C’est aussi l’altérité, les échanges avec de nouvelles personnes, l’effet miroir produit par l’observation et les échanges avec des pairs qui stimulent le changement :

« Dans un séminaire, discuter à la pause-café avec le collègue d’une autre centrale sur un truc qu’ils ont réussi, dans un domaine qui va nous arriver dans les années à venir, eh bien ça va être vecteur de performance. Ou encore, faire venir un collègue qui fait référence pour nous interroger sur nos modèles d’organisation, c’est précieux dans la richesse des connaissances et des compétences qu’on peut avoir collectivement. »

Faire passer des messages par des tierces personnes, d’autres domaines d’activité

Pour Hugues, faire passer des messages par des tierces personnes, qui ne sont pas là au quotidien, qui ont une aura, qui représentent un autre domaine est stimulant, percutant car cela fait écho à des situations de l’arrêt de tranche et permet aux collaborateurs de prendre conscience, par effet miroir, de problématiques qu’ils vivent au quotidien :

« Quand c’est moi qui le dis, finalement, vis-à-vis des collègues c’est bien mais bon, c’est Hugues qui l’a dit quoi. Alors que quand c’est le pilote de F1 que tu fais venir, que les gens ne connaissent pas, qui en plus fait de la perf et qui de temps en temps passe dans les médias, eh bien ça les mobilise encore plus sur ce type de sujet. »

Les domaines d’activité sont choisis parce qu’ils font écho aux problématiques des arrêts de tranche : sécurité, sûreté, performance collective. Par exemple, faire venir la patrouille de France lors de la préparation d’un arrêt de tranche, pour sensibiliser à la priorité que constitue la sécurité. Si la réponse à la question : « Est-ce qu’on a les conditions pour faire ? » est non ; ils ne font pas. Ceci fait écho à « déclarer ne pas être prêt » pour les intervenants en maintenance.

Un autre exemple :

« Quelques petites vidéos de sport ou autre, ça peut être génial. Par exemple, le relais 4 × 400 des femmes de l’équipe de France en 2014. Si on met le volume du son, d’office de toute façon on pense qu’elles ne gagneront pas, et si on met la vidéo sans le son, on n’a pas du tout la même perception. Du coup, en général, je la passe sans le son et ensuite je la passe avec le son, avec le commentateur qui dit d’entrée : “Ouah, de toute façon on est mort, on n’ira jamais sur le podium. Avec tout le retard qu’on a c’est foutu.” Et la dernière relayeuse commence son 400 m, et dans la fin de la première ligne droite ou juste après le virage, elle commence à raccrocher, elle finit sur un 100 m de folie où elle gratte tout le monde et elle finit première. Le message c’est : “N’écoutez pas ceux qui commentent mais restez focus sur votre performance et sur notre objectif.” »

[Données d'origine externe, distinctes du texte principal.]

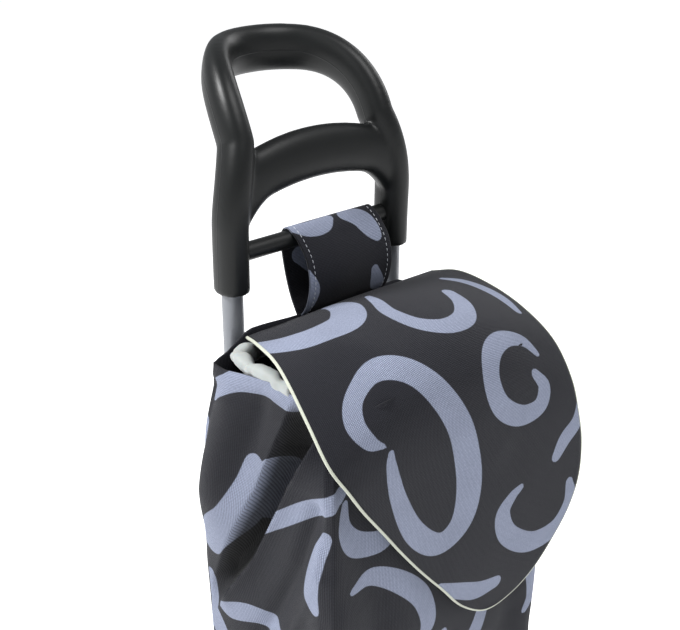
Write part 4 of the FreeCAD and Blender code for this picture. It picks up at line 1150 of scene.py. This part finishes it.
flap = grid_mesh(
    "flap_cloth", flap_grid,
    cloth_uv=np.stack([flap_u, flap_v], -1),
    values={"print": swirl_print(flap_u, flap_v, FLAP_STROKES)},
)
weld(flap, outward=False)
flap.data.materials.append(bag_cloth)
cloth_thick(flap, FLAP_THICK)
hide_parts("flap")
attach(flap, "flap")

# The piping is a round tube carried along the flap's free edge, half sunk on it.
around = read_off(np.linspace(0, edge_run[-1], PIPING_POINTS), edge_run, edge_line)
tangent = unit(np.gradient(around, axis=0))
to_flap = spine[np.linspace(0, flap_rows - 1, PIPING_POINTS).astype(int)].mean(axis=0) - around
first_side = unit(to_flap - tangent * (to_flap * tangent).sum(1, keepdims=True))
second_side = np.cross(tangent, first_side)
turn = np.linspace(0, 2 * math.pi, PIPING_SIDES, endpoint=False)[None, :, None]
centre = around - first_side * PIPING_RADIUS * 0.55
spoke = first_side[:, None] * np.cos(turn) + second_side[:, None] * np.sin(turn)
tube = centre[:, None] + PIPING_RADIUS * spoke
tips = [np.repeat(centre[[i]], PIPING_SIDES, 0)[None] for i in (0, -1)]
tube = np.concatenate([tips[0], tube, tips[1]])
length_v = np.linspace(0, edge_run[-1], PIPING_POINTS + 2)
turn_u = np.linspace(0, 0.0132, PIPING_SIDES + 1)
tape_uv = np.stack(np.meshgrid(turn_u, length_v, indexing="xy"), -1)
piping = grid_mesh("flap_edge_piping", tube, wraps=True, cloth_uv=tape_uv)
weld(piping)
cream_tape = grained(
    "cream_tape", CREAM, spread=0.08, grain=900, height=0.0001, rough=0.58, rough_spread=0.05,
    Sheen_Weight=0.2, Sheen_Roughness=0.4,
)
tree = cream_tape.node_tree
tape_place = add(tree, "ShaderNodeUVMap", uv_map="cloth").outputs["UV"]
along_tape = add(tree, "ShaderNodeSeparateXYZ", {"Vector": tape_place}).outputs["Y"]
ribs = maths(tree, "SINE", maths(tree, "MULTIPLY", along_tape, 2 * math.pi / RIB_PITCH))
over_grain(cream_tape, ribs, strength=0.4, distance=0.0001)
piping.data.materials.append(cream_tape)
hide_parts("flap_piping")
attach(piping, "flap")
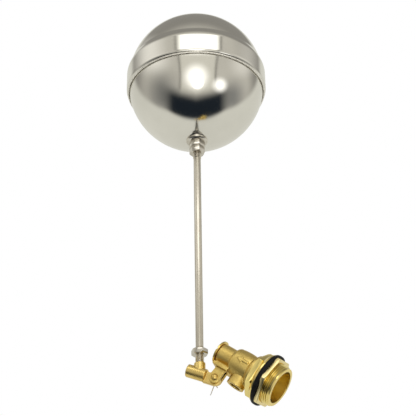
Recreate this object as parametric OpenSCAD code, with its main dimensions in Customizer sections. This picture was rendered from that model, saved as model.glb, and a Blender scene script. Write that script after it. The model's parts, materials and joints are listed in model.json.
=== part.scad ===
// Piston float valve with a ball float on a cranked lever.
// Frame: +X runs along the inlet thread out of its mouth, +Z is up, the outlet points down,
// and the origin is on the inlet axis in the face of the collar that the washer seats on.
// The valve is drawn fully open, with the lever on its stop.

/* [Inlet spigot] */
// Outside diameter of the inlet thread (G 1-1/2)
inlet_thread_d = 47.8; // [40:0.1:60]
// Length of the thread from the collar face to the mouth
inlet_thread_len = 19.5; // [17:0.5:40]
// Metal between the thread's crest and the inlet bore
inlet_wall = 4.9; // [4:0.1:8]
// Chamfer at the mouth
mouth_chamfer = 1.5; // [0.5:0.1:2.5]
// How far the collar stands out past the thread
collar_lip = 5.1; // [4:0.1:12]
// Thickness of the collar's rim
collar_t = 2; // [1:0.1:5]
// Length of the taper between the collar and the hexagon
collar_taper = 3; // [1:0.1:8]
// How far each flat of the spigot's hexagon stands out past the thread
spigot_hex_margin = -0.4; // [-1:0.1:3]
// Thickness of the spigot's hexagon
spigot_hex_t = 7; // [4:0.5:12]
// Turn of the hexagon about the inlet axis, in degrees
spigot_hex_turn = -23; // [-30:1:30]
// Outside diameter of the stub that screws into the body
stub_d = 28; // [24:0.5:34]
// Depth of the stub's thread in the body
stub_grip = 3.8; // [3:0.1:8]

/* [Washer and backnut] */
// Thickness of the rubber washer
washer_t = 5; // [2:0.5:8]
// How far the washer stands out past the collar
washer_overhang = 1.5; // [0:0.1:4]
// Thickness of the backnut
backnut_t = 5; // [4:0.5:10]
// Metal between the thread's crest and a flat of the backnut
backnut_wall = 3.3; // [2.5:0.1:8]
// Turn of the backnut about the inlet axis, in degrees
backnut_turn = 14; // [-30:1:30]

/* [Seat and piston] */
// Diameter of the orifice in the seat nozzle
orifice_d = 10.5; // [6:0.5:10.5]
// Width of the seat's rim around the orifice
seat_rim = 0.95; // [0.6:0.05:1]
// How far the seat's rim stands into the body past the stub
seat_reach = 3.25; // [2:0.05:6]
// Outside diameter of the seat nozzle's thread
seat_thread_d = 18; // [16.5:0.5:20]
// Diameter of the piston
piston_d = 17; // [17:0.5:22]
// Radial running clearance between piston and bore
piston_clear = 0.08; // [0.02:0.01:0.1]
// Distance from the middle of the finger's pocket to the face of the rubber disc
piston_nose = 26.68; // [24.5:0.01:34]
// Metal behind the finger's pocket
piston_tail_wall = 1.2; // [1:0.1:4]
// Thickness of the rubber disc
disc_t = 3; // [2:0.1:5]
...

Parce qu’il connaît le fonctionnement du cerveau et sa capacité limitée de rétention, l’important pour Hugues est de faire passer le message différemment pour faire prendre conscience et « varier un peu les plaisirs, avoir une approche autour de choses qui sortent un peu de l’ordinaire » pour favoriser la rétention du message.

Résumé en schéma

Figure 1 – La performance humaine du chef de projet d‘arrêt de tranche.
Figure 1 – La performance humaine du chef de projet d‘arrêt de tranche.

CPAT : Chef de projet d’arrêt de tranche.

Cette représentation montre la complexité de la performance humaine, avec la diversité des dimensions en jeu dans les projets où se côtoient de forts enjeux et une forte incertitude. Les clés de performance révélées dans ce portrait font écho aux entretiens réalisés avec les chefs de projet haute performance sportive. Au regard de l’importance – exprimée par tous des chefs de projet interrogés – de l’inspiration, de l’ouverture d’esprit et de la recherche perpétuelle d’idées nouvelles, il est pertinent de penser que les clés de performance révélées par ce chef de projet du domaine industriel puissent inspirer des chefs de projet de haute performance sportive.